I've been watching The Crimson Pirate over the holidays, and remembering why it is one of my favourite pirate films of all time. Burt Lancaster and Nick Cravat swinging on ropes and bouncing around all over the Italian fishing village that was standing in for the Caribbean, daring escapes and double crosses, and even a hot air balloon! It's all great good fun.
But.
Light-hearted or not, from the first moment Eva Bartok as the beautiful Consuela sets foot on the deck of Captain Vallo's ship, she is at risk of rape.
"Why did you bolt your cabin door last night?" Vallo (Burt Lancaster) asks her.
"If you know it was bolted, you must have tried it, and if you tried it, you know why it was bolted," she says, having already pulled a knife on two pirates who were leering at her.
And later, after a couple more twists of the plot, she and her father are the pirates' prisoners - so they put her in a swing, up in the rigging, and set up a greasy pole to it. Whoever climbs the greasy pole, gets the girl - whether she wants it or not.
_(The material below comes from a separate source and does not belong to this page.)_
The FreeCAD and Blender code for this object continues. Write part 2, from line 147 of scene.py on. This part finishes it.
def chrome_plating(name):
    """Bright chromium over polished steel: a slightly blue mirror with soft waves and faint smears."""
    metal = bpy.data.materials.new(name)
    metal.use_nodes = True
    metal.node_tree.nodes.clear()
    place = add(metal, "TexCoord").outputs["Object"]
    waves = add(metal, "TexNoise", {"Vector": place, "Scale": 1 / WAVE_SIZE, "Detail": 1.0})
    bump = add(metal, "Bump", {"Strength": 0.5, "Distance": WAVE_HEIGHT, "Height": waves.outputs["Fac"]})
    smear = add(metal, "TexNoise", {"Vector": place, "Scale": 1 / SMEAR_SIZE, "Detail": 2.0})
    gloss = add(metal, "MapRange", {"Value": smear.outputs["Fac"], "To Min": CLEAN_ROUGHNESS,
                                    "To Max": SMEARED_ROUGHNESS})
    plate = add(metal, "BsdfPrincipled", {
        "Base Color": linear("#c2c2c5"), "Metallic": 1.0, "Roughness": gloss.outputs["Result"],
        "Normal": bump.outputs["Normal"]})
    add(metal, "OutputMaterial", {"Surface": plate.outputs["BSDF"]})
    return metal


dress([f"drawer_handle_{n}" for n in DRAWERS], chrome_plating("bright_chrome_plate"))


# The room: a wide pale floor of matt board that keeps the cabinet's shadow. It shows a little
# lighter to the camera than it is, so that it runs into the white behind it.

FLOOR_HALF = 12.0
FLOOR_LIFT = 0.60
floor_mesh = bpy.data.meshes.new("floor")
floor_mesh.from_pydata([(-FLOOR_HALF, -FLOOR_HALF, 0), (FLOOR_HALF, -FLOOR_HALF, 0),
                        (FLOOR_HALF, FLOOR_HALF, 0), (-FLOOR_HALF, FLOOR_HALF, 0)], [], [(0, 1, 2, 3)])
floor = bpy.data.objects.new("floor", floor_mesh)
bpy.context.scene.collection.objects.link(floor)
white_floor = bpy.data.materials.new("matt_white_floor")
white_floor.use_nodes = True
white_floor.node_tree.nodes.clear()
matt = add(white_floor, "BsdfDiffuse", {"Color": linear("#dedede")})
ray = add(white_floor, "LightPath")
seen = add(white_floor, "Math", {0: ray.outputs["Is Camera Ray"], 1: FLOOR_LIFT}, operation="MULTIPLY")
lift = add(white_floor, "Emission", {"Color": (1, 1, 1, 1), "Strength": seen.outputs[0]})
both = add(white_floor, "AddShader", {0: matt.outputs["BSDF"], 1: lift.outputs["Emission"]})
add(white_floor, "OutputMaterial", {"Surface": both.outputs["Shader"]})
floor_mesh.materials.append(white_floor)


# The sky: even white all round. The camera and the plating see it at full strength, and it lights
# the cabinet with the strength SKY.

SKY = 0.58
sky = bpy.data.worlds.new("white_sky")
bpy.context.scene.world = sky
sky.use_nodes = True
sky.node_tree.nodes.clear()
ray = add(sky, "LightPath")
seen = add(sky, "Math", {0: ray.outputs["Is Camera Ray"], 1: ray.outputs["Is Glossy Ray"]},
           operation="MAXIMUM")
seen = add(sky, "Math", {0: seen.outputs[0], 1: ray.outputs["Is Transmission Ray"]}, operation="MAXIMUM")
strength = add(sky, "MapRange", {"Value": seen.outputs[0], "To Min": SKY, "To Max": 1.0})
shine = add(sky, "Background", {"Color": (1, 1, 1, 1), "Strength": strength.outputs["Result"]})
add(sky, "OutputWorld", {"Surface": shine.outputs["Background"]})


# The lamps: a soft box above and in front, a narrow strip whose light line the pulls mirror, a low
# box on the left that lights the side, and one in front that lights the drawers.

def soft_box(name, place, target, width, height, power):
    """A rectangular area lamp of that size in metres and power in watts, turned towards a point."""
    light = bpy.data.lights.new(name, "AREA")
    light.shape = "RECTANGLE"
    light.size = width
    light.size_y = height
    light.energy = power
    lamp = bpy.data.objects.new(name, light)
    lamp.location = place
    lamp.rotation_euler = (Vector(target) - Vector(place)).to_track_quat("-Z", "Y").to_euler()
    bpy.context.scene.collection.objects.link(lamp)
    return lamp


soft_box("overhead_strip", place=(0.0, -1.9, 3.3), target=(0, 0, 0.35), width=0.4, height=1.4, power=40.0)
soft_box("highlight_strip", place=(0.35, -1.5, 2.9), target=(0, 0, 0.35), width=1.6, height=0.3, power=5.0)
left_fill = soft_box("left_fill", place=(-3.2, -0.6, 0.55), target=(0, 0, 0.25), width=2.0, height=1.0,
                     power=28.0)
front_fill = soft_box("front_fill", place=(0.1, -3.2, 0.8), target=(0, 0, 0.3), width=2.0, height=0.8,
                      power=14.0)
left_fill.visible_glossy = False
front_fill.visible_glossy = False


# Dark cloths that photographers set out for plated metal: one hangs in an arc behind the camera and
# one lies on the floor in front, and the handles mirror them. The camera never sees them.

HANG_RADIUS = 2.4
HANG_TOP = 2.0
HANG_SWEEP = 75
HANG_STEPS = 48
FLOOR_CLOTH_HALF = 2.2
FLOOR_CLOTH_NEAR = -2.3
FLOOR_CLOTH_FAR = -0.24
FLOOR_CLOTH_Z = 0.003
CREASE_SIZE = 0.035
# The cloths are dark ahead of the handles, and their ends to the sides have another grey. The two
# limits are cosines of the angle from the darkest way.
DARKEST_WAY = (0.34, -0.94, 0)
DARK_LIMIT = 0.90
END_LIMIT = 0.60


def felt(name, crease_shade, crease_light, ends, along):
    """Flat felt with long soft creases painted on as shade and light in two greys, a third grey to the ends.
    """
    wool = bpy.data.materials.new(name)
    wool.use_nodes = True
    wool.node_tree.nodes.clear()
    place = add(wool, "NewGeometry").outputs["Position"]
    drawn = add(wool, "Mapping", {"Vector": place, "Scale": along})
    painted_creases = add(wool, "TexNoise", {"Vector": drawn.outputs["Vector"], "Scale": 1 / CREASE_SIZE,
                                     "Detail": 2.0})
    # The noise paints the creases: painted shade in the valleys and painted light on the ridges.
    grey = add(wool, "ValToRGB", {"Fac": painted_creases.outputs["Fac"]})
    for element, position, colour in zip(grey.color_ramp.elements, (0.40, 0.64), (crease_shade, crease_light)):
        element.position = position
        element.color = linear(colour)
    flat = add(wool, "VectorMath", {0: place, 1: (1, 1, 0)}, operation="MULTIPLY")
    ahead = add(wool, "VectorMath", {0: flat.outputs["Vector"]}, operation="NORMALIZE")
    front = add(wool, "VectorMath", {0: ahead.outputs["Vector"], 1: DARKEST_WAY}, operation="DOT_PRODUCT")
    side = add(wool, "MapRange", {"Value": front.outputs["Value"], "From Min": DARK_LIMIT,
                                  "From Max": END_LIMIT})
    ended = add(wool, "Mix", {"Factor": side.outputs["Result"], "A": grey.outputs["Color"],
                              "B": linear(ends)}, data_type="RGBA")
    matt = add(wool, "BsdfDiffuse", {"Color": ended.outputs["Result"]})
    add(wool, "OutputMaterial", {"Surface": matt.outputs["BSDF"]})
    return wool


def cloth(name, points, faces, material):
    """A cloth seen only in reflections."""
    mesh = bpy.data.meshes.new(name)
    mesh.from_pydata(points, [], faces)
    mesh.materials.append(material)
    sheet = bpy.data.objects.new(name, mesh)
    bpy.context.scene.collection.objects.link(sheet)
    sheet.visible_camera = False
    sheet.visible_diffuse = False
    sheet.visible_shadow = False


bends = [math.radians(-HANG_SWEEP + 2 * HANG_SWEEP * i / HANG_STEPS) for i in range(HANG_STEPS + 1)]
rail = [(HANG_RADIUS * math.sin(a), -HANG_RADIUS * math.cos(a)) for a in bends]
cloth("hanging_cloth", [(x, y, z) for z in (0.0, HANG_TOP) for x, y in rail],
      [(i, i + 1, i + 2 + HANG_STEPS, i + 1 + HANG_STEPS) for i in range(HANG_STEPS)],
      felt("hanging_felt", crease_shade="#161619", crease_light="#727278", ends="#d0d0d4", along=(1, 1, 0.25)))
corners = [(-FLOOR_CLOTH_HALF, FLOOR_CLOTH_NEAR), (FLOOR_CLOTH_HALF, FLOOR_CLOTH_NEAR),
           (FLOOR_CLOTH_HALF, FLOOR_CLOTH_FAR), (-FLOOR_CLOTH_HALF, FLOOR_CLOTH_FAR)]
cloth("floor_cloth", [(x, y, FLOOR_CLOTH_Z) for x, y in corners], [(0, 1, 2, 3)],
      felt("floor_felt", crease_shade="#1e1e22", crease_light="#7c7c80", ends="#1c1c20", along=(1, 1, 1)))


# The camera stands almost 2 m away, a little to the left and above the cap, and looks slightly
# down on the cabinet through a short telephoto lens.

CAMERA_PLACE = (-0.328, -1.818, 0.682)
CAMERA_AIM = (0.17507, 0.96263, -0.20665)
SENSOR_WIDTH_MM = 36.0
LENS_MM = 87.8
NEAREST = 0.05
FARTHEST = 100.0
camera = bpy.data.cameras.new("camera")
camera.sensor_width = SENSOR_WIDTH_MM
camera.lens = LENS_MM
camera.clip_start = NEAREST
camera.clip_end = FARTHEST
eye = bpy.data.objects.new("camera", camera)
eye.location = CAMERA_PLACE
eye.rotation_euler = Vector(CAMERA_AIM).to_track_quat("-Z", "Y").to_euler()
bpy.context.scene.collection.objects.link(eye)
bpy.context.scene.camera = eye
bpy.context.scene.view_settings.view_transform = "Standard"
Captain Vallo stops that, but it's all presented as "a bit of fun".
The Crimson Pirate isn't the only film with this attitude. Okay, it was made in 1951, and The Black Swan (one of my other most favourite pirate films of all time) was made in 1943. That's where the title for this blog post comes from. In the first scene where Tyrone Power meets Maureen O'Hara, he sees her only as part of the plunder from the castle his men have stormed to rescue him. He claims her for himself, knocks her out cold, and then dumps her on the floor like a sack of potatoes.
Later in the film, he attempts to woo her in a more gentlemanly way - but that doesn't stop him from kidnapping her when it appears she's about to marry the wrong man! The boyfriend turns out to be one of the villains of the piece, though, so that's all right!
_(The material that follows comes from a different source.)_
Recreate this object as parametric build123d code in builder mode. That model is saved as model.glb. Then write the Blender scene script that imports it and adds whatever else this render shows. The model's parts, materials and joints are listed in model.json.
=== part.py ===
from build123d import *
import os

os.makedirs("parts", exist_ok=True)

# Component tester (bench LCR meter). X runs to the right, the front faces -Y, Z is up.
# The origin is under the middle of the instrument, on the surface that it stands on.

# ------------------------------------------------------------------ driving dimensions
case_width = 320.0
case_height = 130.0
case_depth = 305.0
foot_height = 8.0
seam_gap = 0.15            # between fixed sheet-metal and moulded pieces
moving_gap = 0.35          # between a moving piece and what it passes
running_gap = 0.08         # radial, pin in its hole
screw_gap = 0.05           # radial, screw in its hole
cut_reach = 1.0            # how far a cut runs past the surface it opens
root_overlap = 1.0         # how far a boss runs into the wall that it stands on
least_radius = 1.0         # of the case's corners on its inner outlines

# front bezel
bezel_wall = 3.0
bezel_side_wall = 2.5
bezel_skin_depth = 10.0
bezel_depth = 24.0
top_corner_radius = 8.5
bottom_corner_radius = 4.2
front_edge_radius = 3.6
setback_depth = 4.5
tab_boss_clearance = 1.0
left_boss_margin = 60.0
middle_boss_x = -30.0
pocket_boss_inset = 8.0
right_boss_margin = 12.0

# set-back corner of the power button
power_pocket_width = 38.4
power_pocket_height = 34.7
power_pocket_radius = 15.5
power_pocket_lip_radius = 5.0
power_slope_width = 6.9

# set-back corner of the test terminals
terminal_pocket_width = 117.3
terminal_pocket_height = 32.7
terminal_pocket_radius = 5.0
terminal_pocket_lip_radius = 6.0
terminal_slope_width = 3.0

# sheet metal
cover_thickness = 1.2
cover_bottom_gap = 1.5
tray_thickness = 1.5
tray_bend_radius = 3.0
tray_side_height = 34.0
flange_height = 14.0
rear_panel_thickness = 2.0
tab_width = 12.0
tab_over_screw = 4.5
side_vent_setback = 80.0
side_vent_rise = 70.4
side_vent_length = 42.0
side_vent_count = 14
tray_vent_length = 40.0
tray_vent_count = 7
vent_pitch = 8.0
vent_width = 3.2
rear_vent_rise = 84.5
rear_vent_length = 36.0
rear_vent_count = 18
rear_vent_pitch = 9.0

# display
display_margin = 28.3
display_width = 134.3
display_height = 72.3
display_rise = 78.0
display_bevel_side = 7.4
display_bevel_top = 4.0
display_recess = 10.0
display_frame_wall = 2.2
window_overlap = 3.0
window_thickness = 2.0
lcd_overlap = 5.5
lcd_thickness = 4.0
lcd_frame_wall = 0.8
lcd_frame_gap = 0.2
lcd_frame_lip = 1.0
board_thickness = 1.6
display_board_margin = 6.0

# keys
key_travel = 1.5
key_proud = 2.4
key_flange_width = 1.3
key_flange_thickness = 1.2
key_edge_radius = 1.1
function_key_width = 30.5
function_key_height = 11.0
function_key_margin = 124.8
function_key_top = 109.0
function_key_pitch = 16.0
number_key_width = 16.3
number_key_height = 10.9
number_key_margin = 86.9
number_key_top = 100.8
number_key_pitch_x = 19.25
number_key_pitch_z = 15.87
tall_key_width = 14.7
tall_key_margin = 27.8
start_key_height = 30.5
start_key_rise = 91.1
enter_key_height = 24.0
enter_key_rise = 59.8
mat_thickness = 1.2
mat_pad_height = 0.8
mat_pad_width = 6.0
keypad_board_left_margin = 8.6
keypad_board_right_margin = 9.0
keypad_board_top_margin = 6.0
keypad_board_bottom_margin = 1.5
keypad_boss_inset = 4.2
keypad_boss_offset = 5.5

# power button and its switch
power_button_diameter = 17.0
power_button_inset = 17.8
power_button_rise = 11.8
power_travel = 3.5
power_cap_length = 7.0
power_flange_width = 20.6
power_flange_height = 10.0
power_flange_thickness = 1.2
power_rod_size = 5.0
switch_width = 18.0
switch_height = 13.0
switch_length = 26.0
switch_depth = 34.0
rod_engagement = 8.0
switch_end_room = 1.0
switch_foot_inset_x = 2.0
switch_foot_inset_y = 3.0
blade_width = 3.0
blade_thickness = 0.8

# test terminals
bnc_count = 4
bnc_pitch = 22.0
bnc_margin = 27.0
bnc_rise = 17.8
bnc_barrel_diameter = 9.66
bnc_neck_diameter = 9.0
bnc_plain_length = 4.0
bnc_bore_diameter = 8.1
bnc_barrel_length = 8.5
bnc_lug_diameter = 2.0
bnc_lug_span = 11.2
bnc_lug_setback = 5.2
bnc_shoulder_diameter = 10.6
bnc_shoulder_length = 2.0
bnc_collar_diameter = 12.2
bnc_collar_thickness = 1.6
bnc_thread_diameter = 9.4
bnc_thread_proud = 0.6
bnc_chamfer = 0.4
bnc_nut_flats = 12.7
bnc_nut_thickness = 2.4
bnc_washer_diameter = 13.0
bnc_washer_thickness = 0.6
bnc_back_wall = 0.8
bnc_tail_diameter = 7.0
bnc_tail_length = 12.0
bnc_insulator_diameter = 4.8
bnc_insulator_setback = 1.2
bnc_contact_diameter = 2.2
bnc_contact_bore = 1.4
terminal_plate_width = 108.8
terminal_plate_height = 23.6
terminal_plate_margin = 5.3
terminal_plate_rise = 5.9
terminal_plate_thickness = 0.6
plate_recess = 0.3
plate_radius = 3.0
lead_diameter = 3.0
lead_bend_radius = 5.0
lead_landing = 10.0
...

Kirk Douglas was doing the same sort of thing in 1959, when he made The Vikings. Again, it's one of my favourite films of all time - Vikings storming a medieval castle by throwing axes at the gates and climbing up them! Wonderful stuff! Tony Curtis almost getting eaten by crabs while tied to a stake in a rock pool! And Einar (Kirk) capturing Janet Leigh, who he keeps aboard his ship while the Vikings party - and gets drunk, and rows over to the ship to have his evil way with her. It's fortunate that Tony Curtis is a gentleman, and manages to rescue her.
So, three films that I grew up with, and love dearly, despite their flaws when it comes to women. It would be nice to think that film makers have become more enlightened since the 1950s - but I'm not sure there's been all that much improvement, or we wouldn't have something like the Beschdel Test to see how fairly women are portrayed now.